In 2016, Canada’s auditor general released a report stating that Via Rail hadn’t succeeded in improving passenger service following $318 million in federal investments. This money was mainly used to add passing tracks between Toronto, Ottawa and Montreal to reduce congestion and speed up trips.
It was part of about $923 million in capital spending for Via, since 2008, that included money to renovate stations and refurbish Via’s fleet.
The audit found that the infrastructure project went well over its initial budget of $21 million, established in 2007, and a revised budget of $251 million in 2009.
And when the project was completed, they managed to add only 70 kilometres of new track instead of their goal of 160 kilometres. Trip times also got longer with fewer riders on the trains, instead of improving the situation as intended, the report found.
The audit said the new tracks failed to deliver the anticipated benefits because Via Rail was unsuccessful in negotiating improved access to CN’s tracks.
Boulé from CN explained that the recent government investments allowed Via to partially meet its goals by adding additional trips between the three cities to its schedule, improving options for passengers. Ridership has also increased in the corridor since the 2016 audit.
But it isn’t clear what kind of deal Via signed with CN prior to the federal infrastructure investments.
“We’re not privy to those details. So much of the train service agreement between Via Rail and CN is covered by commercial confidentiality,” said Johnson, from Transport Action Canada.
“People come to us all the time asking: ‘What can we do about the fact that our trains are always late? What can we do about the fact we don’t have enough trains? What can we do about getting service back to this town that has a growing population and needs train service?’ And we have this document that nobody has access to and so you cannot really answer some of those questions at the moment.”
But passenger railway advocates like Johnson and former NDP MP Olivia Chow say new legislation could help resolve the ongoing conflicts between freight traffic and passenger trains by giving Via Rail trains priority.
”No one can say that (Canada) is serious in dealing with the climate crisis if we let our passenger rail system collapse, which is what’s happening now,” Chow said in an interview in Toronto. “And it’s not too late. Let’s just get it done right. Let’s put a legislative framework around it, buy the tracks, invest heavily in electric trains and let’s be proud of passenger trains.”
The Crown corporation has also suggested several times in its corporate reports that Transport Canada should intervene.
A spokeswoman for Garneau said that Transport Canada is reviewing the relationship between passenger and freight trains, but has no plans to introduce new legislation.

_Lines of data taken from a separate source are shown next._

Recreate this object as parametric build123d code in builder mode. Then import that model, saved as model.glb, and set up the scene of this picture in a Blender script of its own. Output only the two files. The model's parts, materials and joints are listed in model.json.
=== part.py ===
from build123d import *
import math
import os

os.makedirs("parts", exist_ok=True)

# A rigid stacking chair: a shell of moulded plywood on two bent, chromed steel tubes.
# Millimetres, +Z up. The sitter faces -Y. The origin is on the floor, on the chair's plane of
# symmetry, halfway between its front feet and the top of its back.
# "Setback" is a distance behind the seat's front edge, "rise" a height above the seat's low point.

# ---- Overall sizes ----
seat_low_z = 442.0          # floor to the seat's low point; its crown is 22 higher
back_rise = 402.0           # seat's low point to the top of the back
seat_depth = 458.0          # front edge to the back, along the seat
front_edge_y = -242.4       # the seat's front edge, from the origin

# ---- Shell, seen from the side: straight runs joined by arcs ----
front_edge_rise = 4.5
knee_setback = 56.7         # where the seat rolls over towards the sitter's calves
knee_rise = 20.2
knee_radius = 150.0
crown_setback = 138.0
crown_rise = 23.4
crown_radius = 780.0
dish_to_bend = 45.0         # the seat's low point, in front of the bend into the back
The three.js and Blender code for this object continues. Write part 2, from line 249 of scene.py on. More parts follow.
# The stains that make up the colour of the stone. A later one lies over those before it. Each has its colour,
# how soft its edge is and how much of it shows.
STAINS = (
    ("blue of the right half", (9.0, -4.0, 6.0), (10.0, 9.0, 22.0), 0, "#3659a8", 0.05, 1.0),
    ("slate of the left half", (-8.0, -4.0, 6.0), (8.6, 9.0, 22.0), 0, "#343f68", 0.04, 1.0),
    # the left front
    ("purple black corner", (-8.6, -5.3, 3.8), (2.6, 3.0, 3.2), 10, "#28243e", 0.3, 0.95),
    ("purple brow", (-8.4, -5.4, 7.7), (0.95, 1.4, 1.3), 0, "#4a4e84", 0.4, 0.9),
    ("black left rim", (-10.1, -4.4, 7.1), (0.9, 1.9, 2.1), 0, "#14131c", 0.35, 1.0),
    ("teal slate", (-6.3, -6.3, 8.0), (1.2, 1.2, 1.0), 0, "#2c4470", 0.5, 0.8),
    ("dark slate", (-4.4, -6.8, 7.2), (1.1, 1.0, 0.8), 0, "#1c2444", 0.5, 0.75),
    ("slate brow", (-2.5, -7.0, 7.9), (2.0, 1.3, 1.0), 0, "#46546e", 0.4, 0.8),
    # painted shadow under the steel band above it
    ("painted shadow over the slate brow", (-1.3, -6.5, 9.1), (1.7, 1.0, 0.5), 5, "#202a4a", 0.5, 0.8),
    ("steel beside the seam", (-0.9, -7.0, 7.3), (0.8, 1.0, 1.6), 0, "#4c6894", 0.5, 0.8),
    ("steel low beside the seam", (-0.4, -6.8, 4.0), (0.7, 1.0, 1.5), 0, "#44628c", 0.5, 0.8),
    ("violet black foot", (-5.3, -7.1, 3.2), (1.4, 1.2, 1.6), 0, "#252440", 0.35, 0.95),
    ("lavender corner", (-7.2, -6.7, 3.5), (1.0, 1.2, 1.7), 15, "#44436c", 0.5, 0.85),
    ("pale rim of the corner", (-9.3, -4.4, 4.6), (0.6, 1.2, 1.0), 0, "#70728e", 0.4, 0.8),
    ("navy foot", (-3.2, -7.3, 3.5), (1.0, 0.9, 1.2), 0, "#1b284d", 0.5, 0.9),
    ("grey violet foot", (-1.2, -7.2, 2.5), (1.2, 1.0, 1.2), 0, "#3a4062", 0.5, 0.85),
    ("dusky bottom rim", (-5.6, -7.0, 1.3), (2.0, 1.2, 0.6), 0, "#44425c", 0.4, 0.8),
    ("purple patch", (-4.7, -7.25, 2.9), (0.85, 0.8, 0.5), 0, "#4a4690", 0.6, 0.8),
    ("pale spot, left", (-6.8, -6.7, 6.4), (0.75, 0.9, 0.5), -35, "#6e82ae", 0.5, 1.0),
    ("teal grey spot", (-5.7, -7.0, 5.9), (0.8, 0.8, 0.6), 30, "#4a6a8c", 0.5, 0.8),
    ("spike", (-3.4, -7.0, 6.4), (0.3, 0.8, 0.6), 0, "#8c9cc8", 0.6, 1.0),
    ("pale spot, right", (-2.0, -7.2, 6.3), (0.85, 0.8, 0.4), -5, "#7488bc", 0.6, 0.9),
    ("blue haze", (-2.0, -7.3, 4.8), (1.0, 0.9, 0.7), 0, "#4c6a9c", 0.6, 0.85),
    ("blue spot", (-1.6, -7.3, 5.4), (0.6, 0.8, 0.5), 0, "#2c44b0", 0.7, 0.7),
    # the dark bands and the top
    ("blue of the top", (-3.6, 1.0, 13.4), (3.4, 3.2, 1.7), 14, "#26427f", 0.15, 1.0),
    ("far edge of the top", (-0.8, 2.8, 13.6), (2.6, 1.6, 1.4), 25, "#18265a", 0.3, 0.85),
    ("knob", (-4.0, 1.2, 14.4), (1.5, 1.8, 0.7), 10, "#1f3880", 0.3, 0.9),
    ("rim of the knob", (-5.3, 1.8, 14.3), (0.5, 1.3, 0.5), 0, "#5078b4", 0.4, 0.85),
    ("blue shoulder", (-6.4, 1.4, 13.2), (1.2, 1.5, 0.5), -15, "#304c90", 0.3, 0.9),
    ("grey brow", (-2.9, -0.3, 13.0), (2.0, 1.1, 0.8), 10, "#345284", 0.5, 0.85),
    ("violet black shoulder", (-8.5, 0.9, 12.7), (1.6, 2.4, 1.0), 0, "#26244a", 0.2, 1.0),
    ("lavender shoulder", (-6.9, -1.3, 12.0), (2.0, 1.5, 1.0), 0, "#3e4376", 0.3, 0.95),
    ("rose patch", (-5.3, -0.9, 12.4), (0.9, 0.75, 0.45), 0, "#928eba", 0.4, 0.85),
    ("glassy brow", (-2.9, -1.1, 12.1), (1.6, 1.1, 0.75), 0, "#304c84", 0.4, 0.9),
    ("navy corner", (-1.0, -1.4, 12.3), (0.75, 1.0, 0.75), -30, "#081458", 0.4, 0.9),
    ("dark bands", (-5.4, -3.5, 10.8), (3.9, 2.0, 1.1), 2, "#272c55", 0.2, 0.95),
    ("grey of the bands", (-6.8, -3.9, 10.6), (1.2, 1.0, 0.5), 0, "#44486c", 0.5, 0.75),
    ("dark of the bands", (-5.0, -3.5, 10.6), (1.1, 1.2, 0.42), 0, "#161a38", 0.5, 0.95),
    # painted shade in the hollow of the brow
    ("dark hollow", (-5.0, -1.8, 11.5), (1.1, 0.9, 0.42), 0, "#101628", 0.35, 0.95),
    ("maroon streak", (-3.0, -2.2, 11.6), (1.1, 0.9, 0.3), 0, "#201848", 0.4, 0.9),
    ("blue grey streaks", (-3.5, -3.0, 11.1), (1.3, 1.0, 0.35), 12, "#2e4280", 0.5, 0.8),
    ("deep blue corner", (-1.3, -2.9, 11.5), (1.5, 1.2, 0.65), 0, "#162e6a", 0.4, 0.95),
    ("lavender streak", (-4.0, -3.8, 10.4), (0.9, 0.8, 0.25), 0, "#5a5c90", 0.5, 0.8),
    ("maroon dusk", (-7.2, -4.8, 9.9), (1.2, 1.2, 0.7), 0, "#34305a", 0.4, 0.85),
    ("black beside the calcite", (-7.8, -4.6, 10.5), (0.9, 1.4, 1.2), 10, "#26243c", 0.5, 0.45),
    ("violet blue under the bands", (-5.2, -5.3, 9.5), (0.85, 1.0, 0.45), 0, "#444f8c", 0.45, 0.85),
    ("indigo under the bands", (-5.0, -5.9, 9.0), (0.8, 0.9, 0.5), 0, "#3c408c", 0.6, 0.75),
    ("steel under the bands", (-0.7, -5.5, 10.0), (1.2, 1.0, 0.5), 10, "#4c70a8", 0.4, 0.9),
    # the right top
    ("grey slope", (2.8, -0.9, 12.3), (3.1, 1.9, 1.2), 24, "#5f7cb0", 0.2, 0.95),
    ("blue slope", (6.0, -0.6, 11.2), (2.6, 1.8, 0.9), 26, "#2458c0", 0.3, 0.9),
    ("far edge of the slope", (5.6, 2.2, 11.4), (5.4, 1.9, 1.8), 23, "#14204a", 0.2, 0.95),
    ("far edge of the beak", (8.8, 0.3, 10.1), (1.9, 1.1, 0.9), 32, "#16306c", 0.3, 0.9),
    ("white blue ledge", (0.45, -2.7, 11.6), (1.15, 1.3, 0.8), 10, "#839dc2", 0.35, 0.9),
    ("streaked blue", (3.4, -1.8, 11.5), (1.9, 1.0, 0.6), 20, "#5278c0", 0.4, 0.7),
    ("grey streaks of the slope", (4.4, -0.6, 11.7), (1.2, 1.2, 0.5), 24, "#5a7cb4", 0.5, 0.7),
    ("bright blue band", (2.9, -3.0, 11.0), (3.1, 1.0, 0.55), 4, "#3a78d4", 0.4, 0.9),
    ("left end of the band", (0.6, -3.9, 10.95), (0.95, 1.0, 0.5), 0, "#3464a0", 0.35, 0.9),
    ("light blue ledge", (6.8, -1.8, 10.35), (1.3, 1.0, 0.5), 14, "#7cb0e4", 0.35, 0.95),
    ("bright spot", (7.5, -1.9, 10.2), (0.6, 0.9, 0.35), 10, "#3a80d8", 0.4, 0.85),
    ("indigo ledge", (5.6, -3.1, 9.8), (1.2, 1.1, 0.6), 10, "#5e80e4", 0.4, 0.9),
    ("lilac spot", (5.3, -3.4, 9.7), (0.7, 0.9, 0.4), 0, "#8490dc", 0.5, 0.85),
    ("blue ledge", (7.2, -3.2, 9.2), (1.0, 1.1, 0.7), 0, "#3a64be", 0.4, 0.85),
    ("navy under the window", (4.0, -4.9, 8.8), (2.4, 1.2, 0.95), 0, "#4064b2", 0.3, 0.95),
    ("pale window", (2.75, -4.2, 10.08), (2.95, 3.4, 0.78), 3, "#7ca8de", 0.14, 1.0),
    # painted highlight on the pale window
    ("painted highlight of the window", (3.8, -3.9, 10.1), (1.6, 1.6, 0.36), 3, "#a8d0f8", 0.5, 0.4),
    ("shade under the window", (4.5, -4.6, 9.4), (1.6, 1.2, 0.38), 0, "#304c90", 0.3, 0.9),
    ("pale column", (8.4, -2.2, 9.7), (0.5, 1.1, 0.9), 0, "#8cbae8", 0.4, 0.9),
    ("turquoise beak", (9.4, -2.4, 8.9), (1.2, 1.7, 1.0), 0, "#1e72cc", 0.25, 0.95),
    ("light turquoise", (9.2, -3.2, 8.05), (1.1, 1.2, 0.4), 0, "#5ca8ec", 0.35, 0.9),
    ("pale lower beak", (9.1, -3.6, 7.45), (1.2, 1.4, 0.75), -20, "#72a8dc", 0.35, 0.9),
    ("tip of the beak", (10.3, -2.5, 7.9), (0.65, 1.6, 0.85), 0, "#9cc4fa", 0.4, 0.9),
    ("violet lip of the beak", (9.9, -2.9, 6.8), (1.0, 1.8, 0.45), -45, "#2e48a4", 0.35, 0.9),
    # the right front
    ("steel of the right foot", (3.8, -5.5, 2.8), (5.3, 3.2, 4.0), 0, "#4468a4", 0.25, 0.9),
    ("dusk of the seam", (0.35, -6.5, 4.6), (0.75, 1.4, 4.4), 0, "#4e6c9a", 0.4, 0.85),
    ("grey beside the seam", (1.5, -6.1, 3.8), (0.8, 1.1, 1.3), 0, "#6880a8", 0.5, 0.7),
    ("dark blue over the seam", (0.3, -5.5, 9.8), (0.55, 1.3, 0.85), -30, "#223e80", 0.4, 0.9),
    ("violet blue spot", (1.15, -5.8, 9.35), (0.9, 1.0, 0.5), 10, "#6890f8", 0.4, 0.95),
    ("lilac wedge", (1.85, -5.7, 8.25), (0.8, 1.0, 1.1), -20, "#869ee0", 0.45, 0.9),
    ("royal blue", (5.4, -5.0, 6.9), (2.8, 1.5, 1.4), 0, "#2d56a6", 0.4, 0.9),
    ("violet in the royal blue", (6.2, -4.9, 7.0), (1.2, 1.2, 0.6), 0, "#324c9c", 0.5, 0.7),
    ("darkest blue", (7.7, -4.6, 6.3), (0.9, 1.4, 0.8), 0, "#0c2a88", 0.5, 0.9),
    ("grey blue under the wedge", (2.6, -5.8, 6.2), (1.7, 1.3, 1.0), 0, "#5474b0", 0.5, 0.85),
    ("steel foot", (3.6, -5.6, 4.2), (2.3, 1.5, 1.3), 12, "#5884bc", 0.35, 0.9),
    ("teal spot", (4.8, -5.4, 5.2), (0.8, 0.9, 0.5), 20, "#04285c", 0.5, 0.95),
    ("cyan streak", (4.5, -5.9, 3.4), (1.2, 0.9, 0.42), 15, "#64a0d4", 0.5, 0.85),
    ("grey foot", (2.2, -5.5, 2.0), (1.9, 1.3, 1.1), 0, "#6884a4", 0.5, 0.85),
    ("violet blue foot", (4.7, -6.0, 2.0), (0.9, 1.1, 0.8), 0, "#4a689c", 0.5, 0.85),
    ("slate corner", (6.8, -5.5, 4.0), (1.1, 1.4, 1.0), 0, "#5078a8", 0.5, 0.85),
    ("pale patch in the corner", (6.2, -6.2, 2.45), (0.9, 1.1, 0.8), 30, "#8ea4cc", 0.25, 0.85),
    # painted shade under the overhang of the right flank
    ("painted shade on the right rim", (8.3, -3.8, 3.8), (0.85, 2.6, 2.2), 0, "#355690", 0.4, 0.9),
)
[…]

“The Government of Canada understands that delays are frustrating for passenger rail users and communities that rely on these services. The interaction between freight and passenger rail, and its impacts on on-time-performance at VIA Rail, is a difficult and long-standing issue, and one that Transport Canada is reviewing,” said Garneau’s director of communications Amy Butcher, in an email to Global News.
“Work is progressing to advance the High Frequency Rail proposal, and we are supporting Via Rail to offer the best service possible in the meantime.”
The union representing Via Rail’s employees, Unifor, is also pushing for new legislation as part of a larger sustainable transportation strategy.
“I think it’s paramount,” said Bruce Snow, Unifor’s transportation director. “I think that today we recognize the changes that are taking place in the environment. There’s a whole new generation of Canadians that are very concerned. And in our view, this would be one way to not only have an impact, but to directly deal with these issues.”
In terms of the new proposed high-frequency project, the government has also set up a joint team from the Canada Infrastructure Bank and Via Rail to lead consultations with Indigenous nations along the proposed route, among other tasks. But with the project still in its preliminary stages, a lot of this work hasn’t yet begun.
Via also noted that it still needs to negotiate separate deals with local transit officials in Montreal and Toronto, which are working on their own commuter expansion projects. These projects could complicate Via’s plans or drive up costs for High Frequency Rail.
For example, in Montreal, an electric light rail project that includes a link between downtown and the Trudeau airport requires some work in a tunnel that goes under Mount-Royal. But Via would need to do its own track work to ensure that its heavier trains can use the tunnel.
The Caisse de Dépôt et Placement du Québec (CDPQ), which is managing the new light rail project, called the Réseau express métropolitain (REM), declined to provide details about the status of its negotiations with Via Rail, despite repeated requests from Global News.
CDPQ is scheduled to close the tunnel to passenger trains as of March 30, so that crews can begin excavating and replacing tracks.
But neither Via nor the CDPQ would say whether any of the work needed for heavy trains could be completed before the initial launch of the REM project, expected in about two years.
Via Rail said it is using the $71 million in federal money awarded last year for preliminary studies, including on the track work needed in the Montreal tunnel.
Johnson, from Transport Action Canada, said these problems and their potential cost implications reflect the absence of a coherent federal transportation strategy — something he said has been missing for decades.
“It has meant the provinces have taken the ball and they’ve run with it,” he said, referring to the commuter rail expansion projects in Montreal and Toronto. “Those are provincial initiatives and they know they have their own agenda, they want to move forward as fast as possible, they’re not necessarily willing to wait on Ottawa to get things done that they need for the commuter belts.”
He said the absence of a federal plan was also noticeable after Greyhound announced it was cancelling most of its western bus routes.
“That wasn’t recognized in the way it should have been as an emergency that was leaving people stranded without transportation,” Johnson said.
Shoshanna Saxe, a civil engineering professor at the University of Toronto who specializes in research on sustainable urban infrastructure, said Canadians could improve living conditions and environmental performance by prioritizing passenger rail.
“We always overestimate what we can do in a year and underestimate what we can do in a decade,” she said in an interview. “We can choose to build the future differently than we’ve built the past. We can imagine a different way forward.”